To a modern eye it is evident that these principles should be applied at most on an ad hoc basis. When they are applied across the board the results are frequently bizarre, especially as no account whatsoever is taken of poetic licence. However, it should be remembered that the reasoning seems persuasive when built up gradually, and then it is a very difficult mindset to escape: 19th century Analyst scholars (see below) adopted most of these criteria, and applied them even more stringently than the Alexandrians did.
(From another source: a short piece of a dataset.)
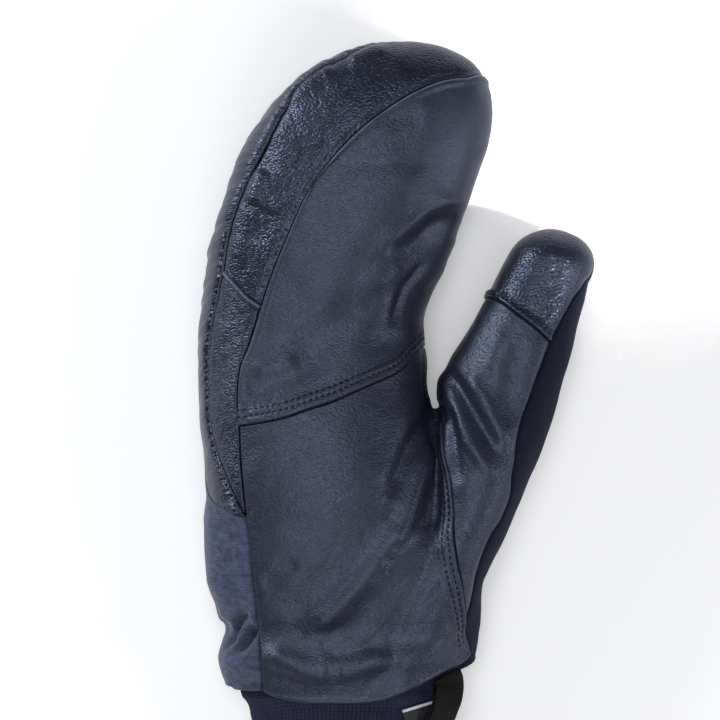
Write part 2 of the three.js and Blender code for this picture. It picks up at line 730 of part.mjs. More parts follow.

It is also sometimes difficult to know what exactly the Alexandrians meant when they rejected a passage. The scholia on Odyssey 23.296 tell us that Aristarchus and Aristophanes regarded that line as the end of the epic (even though that is grammatically impossible); but we are also told that Aristarchus separately rejected several passages after that point.

Allegorical readings

Exegesis is also represented in the scholia. When the scholiasts turn to interpretation they tend to be most interested in explaining background material, e.g., reporting an obscure myth to which Homer alludes; but there was also a fashion for allegory, especially among the Stoics. The most notable passage is a scholion on Iliad 20.67, which gives an extended allegorical interpretation of the battle of the gods, explaining each god as symbolic of various elements and principles in conflict with one another, e.g., Apollo is opposed to Poseidon because fire is opposed to water.[citation needed]

Allegory is also represented in some surviving ancient monographs: the Homeric Allegories by an otherwise unknown 1st century BCE writer Heraclitus, the 2nd century CE Plutarch's On the Life and Poetry of Homer, and the works of the 3rd century CE Neoplatonist philosopher Porphyry, particularly his On the Cave of the Nymphs in the Odyssey and Homeric Questions. Many extracts from Porphyry are preserved in the scholia, especially the A scholia (although the current standard edition, that of Erbse, omits them).

Allegorical interpretation continued to be influential on Byzantine scholars such as Tzetzes and Eustathius. But allegorising non-allegorical literature has not been a fashionable activity since the Middle Ages; it is common to see modern scholars refer to such allegorising in the scholia as "inferior" or even "contemptible".[3] As a result, these texts are now rarely read.

The 18th and 19th centuries

The 18th century saw major developments in Homeric scholarship, and also saw the opening phase of the discussion which was to dominate the 19th century (and, for some scholars, the 20th): the so-called "Homeric question". Homer was first seen as the product of his primitive time by the Scottish scholar Thomas Blackwell, in An Enquiry into the Life and Writings of Homer (1735).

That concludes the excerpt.